-- Begin Data --

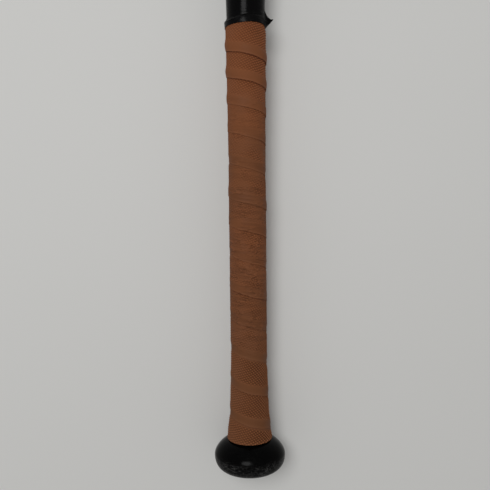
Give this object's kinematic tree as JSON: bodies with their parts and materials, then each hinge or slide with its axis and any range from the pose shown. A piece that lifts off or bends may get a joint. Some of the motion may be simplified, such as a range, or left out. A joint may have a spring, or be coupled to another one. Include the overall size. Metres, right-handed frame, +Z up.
{
  "type": "composite baseball bat",
  "caption": "Two-piece composite baseball bat: round knob, tapered handle with a spirally lapped grip and finishing tape, joint collar, hollow barrel and dished end cap.",
  "frame": {"origin": "on the floor that the bat rests on, midway between its two ends", "axes": "+Y along the bat from the knob to the barrel's end, +Z up; the bat rests on its knob and its barrel, so its own axis rises 0.71 degrees towards +Y"},
  "size_m": [0.0662, 0.8386, 0.0686],
  "materials": {
    "black_gloss": "clear-coated gloss black",
    "black_satin": "moulded satin black",
    "black_tape": "stretched vinyl tape",
    "brown_grip": "knurled matte synthetic leather",
    "grey_rubber": "moulded elastomer",
    "raw_composite": "bare cured laminate",
    "steel": "turned",
    "foam": "rigid foam",
    "amber_glue": "cured glue"
  },
  "bodies": {
    "root": {"knob": "black_gloss", "knob_plug": "black_satin", "weight_holder": "grey_rubber", "balance_weight": "steel", "handle_tube": "black_gloss", "foam_bung": "foam", "joint_sleeve": "grey_rubber", "joint_collar": "black_satin", "barrel_shell": "black_gloss", "barrel_ring": "raw_composite", "end_cap": "black_satin", "cap_bond": "amber_glue", "grip_strip": "brown_grip", "finishing_tape": "black_tape"}
  },
  "joints": []
}
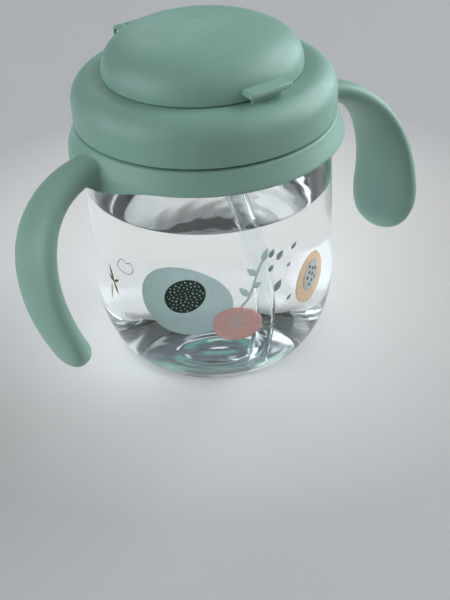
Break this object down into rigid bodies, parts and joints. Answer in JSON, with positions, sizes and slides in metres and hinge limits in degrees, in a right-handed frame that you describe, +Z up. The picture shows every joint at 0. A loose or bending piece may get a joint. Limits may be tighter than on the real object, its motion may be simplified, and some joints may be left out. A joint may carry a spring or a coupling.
{
  "type": "straw sippy cup",
  "caption": "Clear rounded toddler cup with a two-handled ring, quick-thread lid, hinged flip cover, folding silicone mouthpiece and a long soft straw.",
  "frame": {"origin": "on the table, under the middle of the standing cup", "axes": "+Z up along the cup's axis, -Y to the cup's front, where the cover's finger tab is, and X through the two handles"},
  "size_m": [0.1382, 0.0836, 0.1083],
  "materials": {
    "clear_body": "clear, polished copolyester plastic",
    "sage_ring": "fine satin",
    "sage_lid": "fine satin",
    "steel": "polished pin",
    "white_silicone": "soft matte",
    "retainer": "semi-gloss",
    "clear_silicone": "translucent, smooth"
  },
  "bodies": {
    "cup": {"cup_body": "clear_body"},
    "handles": {"handle_ring": "sage_ring"},
    "lid": {"lid_cap": "sage_lid", "lid_gasket": "white_silicone", "hinge_pin": "steel", "vent_valve": "white_silicone", "mouthpiece": "clear_silicone", "mouthpiece_retainer": "retainer", "straw_tube": "clear_silicone"},
    "cover": {"flip_cover": "sage_lid"},
    "straw_tip": {"mouthpiece_tip": "clear_silicone"}
  },
  "joints": [
    {"name": "ring_rise", "type": "slide", "parent": "cup", "child": "handles", "axis": [0, 0, 1], "range_m": [0, 0.00226]},
    {"name": "lid_turn", "type": "hinge", "parent": "handles", "child": "lid", "pos_m": [0, 0, 0.085], "axis": [0, 0, 1], "range_deg": [0, 90]},
    {"name": "cover_hinge", "type": "hinge", "parent": "lid", "child": "cover", "pos_m": [0, 0.0323, 0.0984], "axis": [-1, 0, 0], "range_deg": [0, 120]},
    {"name": "mouthpiece_fold", "type": "hinge", "parent": "lid", "child": "straw_tip", "pos_m": [0, 0.004, 0.0999], "axis": [-1, 0, 0], "range_deg": [0, 75.1]}
  ],
  "couplings": [
    {"joint": "ring_rise", "follows": "lid_turn", "m_per_rad": 0.0014324},
    {"joint": "mouthpiece_fold", "follows": "cover_hinge", "ratio": 0.625}
  ]
}
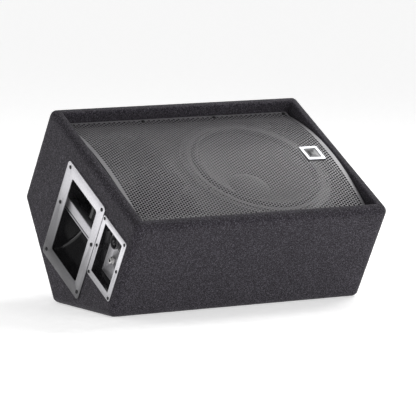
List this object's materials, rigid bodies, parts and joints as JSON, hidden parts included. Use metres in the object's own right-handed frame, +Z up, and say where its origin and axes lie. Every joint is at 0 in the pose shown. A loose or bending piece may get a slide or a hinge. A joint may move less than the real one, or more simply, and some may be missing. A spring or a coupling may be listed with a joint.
{
  "type": "stage monitor wedge",
  "caption": "Stage monitor wedge: a carpeted five-sided floor loudspeaker with an arched perforated steel grille, a woofer, a horn, a recessed handle and an input panel",
  "frame": {"origin": "on the floor, under the middle of the cabinet's box as it lies on its base board", "axes": "+X along the cabinet's length, from the end with the handle to the other end; +Y to the rear, away from the listener; +Z up. The baffle leans back 60 degrees from upright"},
  "size_m": [0.58, 0.4426, 0.3782],
  "materials": {
    "baffle_black": "black-painted plywood",
    "panel": "bare plywood",
    "carpet": "fuzzy speckled charcoal carpet",
    "grille_steel": "satin grey powder coat, perforated",
    "badge": "plain brushed frame round a dark field",
    "grille_pad": "matt",
    "screw_steel": "satin black",
    "plated_steel": "zinc plated",
    "basket_steel": "satin black",
    "gasket": "pressed fibre",
    "surround": "doped cloth",
    "cone_paper": "ribbed pulp",
    "dust_cap": "pressed",
    "coil_copper": "enamelled copper",
    "spider_cloth": "resin cloth",
    "ferrite": "bare ferrite",
    "terminal_board": "resin board",
    "horn_plastic": "moulded",
    "driver_metal": "satin",
    "driver_plastic": "moulded",
    "diaphragm": "thin dome",
    "port_plastic": "moulded",
    "handle_metal": "satin silver grey",
    "handle_cup": "gloss black",
    "input_metal": "satin silver grey plate and dish",
    "socket_plastic": "moulded",
    "jack_nut": "nickel plated",
    "pole_cup": "moulded",
    "spacer": "moulded",
    "capacitor": "film sleeve",
    "resistor": "cement body",
    "lead_sheath": "flexible sheath",
    "wadding": "soft wadding"
  },
  "bodies": {
    "cone": {"woofer_cone": "cone_paper", "dust_cap": "dust_cap", "voice_coil": "coil_copper"},
    "cabinet": {"baffle": "baffle_black", "baffle_battens": "panel", "base_panel": "panel", "carpet_base": "carpet", "carpet_end_left": "carpet", "carpet_end_right": "carpet", "carpet_front": "carpet", "carpet_lower_rear": "carpet", "carpet_rim": "carpet", "carpet_top_rear": "carpet", "crossover_board": "terminal_board", "crossover_capacitors": "capacitor", "crossover_coils": "coil_copper", "crossover_resistor": "resistor", "crossover_spacers": "spacer", "damping_pads": "wadding", "driver_body": "driver_metal", "driver_cover": "driver_plastic", "driver_diaphragm": "diaphragm", "driver_lead": "lead_sheath", "end_panel_left": "panel", "end_panel_right": "panel", "front_panel": "panel", "grille": "grille_steel", "grille_badge": "badge", "grille_blocks": "grille_pad", "grille_screws": "screw_steel", "handle_bar": "handle_metal", "handle_cup": "handle_cup", "handle_frame": "handle_metal", "handle_screws": "screw_steel", "horn": "horn_plastic", "horn_screws": "screw_steel", "horn_throat": "horn_plastic", "input_dish": "input_metal", "input_lead": "lead_sheath", "input_screws": "screw_steel", "jack_nut": "jack_nut", "jack_socket": "socket_plastic", "lower_rear_panel": "panel", "pole_cup": "pole_cup", "pole_cup_screws": "screw_steel", "port_tube_front": "port_plastic", "port_tube_rear": "port_plastic", "speaker_socket": "socket_plastic", "tee_nuts": "plated_steel", "top_rear_panel": "panel", "woofer_back_plate": "plated_steel", "woofer_basket": "basket_steel", "woofer_bolts": "screw_steel", "woofer_gasket": "gasket", "woofer_lead": "lead_sheath", "woofer_magnet": "ferrite", "woofer_spider": "spider_cloth", "woofer_surround": "surround", "woofer_terminals": "terminal_board", "woofer_top_plate": "plated_steel"}
  },
  "joints": [
    {"name": "cone_travel", "type": "slide", "parent": "cabinet", "child": "cone", "axis": [0, -0.5, 0.866], "range_m": [-0.006, 0.006], "stiffness_N_per_m": 4000, "deforming": ["woofer_surround", "woofer_spider"]}
  ]
}
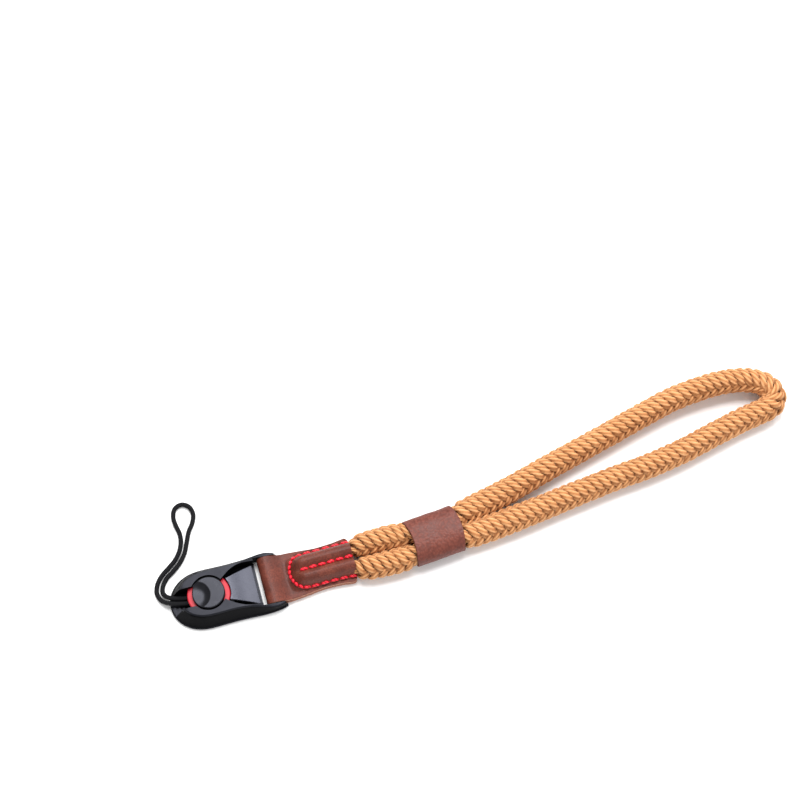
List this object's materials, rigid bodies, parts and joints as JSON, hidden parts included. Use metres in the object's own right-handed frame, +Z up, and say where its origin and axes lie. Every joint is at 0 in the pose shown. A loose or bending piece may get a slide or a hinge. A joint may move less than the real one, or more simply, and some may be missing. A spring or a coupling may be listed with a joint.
{
  "type": "camera wrist strap",
  "caption": "Wrist strap with a braided rope loop, leather keeper and stitched leather tab, pinned to a low black quick-release housing that holds a round cord anchor with a thin loop.",
  "frame": {"origin": "On the housing's flat underside, straight below the centre of the anchor's round seat.", "axes": "+X runs along the housing from its cord end towards the rope loop, +Z is up from the surface that the strap lies on, and +Y is the side where the anchor cord lies."},
  "size_m": [0.2876, 0.0581, 0.0133],
  "materials": {
    "black_plastic": "satin moulded black plastic",
    "pin_steel": "plain steel pin",
    "red_plastic": "satin red plastic",
    "black_cord": "tight woven black cord",
    "brown_leather": "reddish brown leather with fine grain",
    "cotton_rope": "tan braided cotton"
  },
  "bodies": {
    "strap": {"leather_tab": "brown_leather", "keeper_sleeve": "brown_leather", "wrist_rope": "cotton_rope"},
    "housing": {"quick_release_housing": "black_plastic", "locking_ramp": "black_plastic", "strap_pin": "pin_steel", "anchor_cap": "black_plastic", "anchor_flange": "red_plastic", "anchor_cord": "black_cord"}
  },
  "joints": [
    {"name": "housing_swing", "type": "hinge", "parent": "strap", "child": "housing", "pos_m": [0.0262, 0, 0.0033], "axis": [0, 1, 0], "range_deg": [-85, 85]}
  ]
}
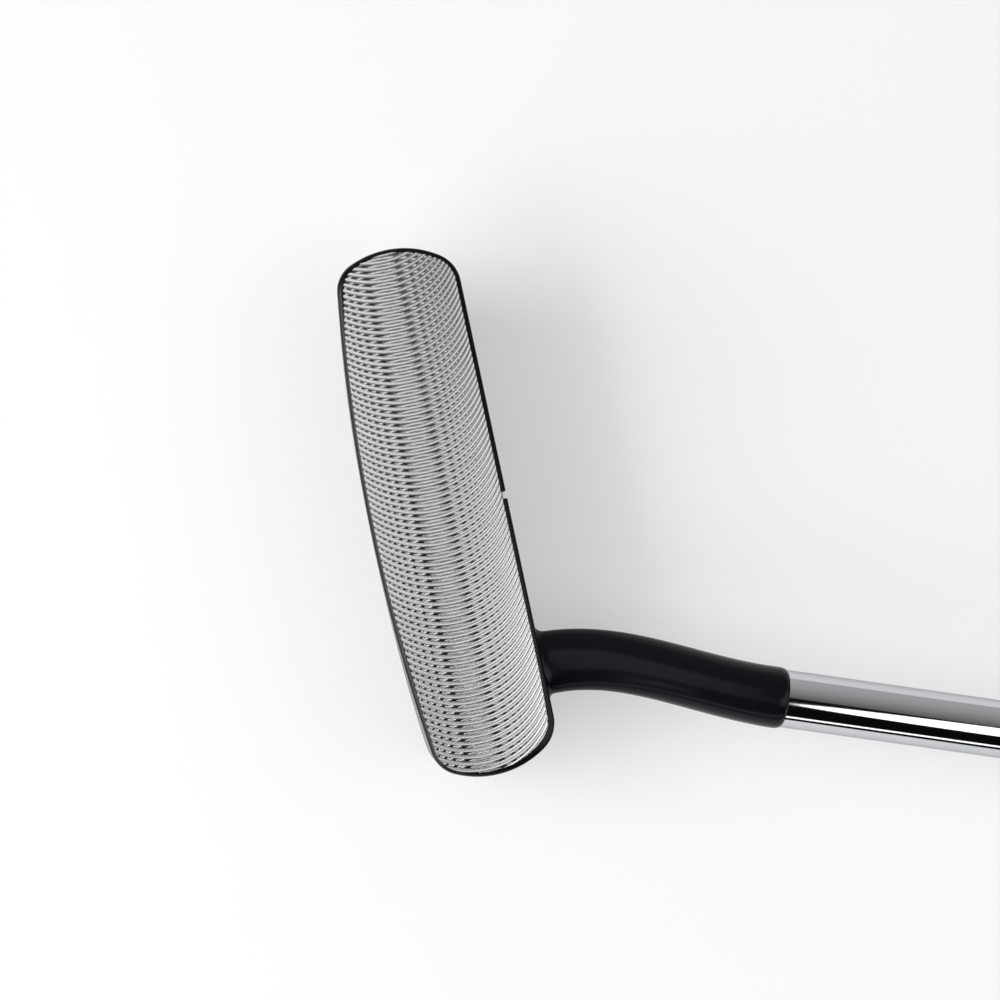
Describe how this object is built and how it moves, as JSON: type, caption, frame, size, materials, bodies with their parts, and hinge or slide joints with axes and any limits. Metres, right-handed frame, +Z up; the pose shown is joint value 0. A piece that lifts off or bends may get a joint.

-- End Data --

__What is needed__: Look for "their" and pull out every line that has it.

__Answer__:
Give this object's kinematic tree as JSON: bodies with their parts and materials, then each hinge or slide with its axis and any range from the pose shown. A piece that lifts off or bends may get a joint. Some of the motion may be simplified, such as a range, or left out. A joint may have a spring, or be coupled to another one. Include the overall size. Metres, right-handed frame, +Z up.
Describe how this object is built and how it moves, as JSON: type, caption, frame, size, materials, bodies with their parts, and hinge or slide joints with axes and any limits. Metres, right-handed frame, +Z up; the pose shown is joint value 0. A piece that lifts off or bends may get a joint.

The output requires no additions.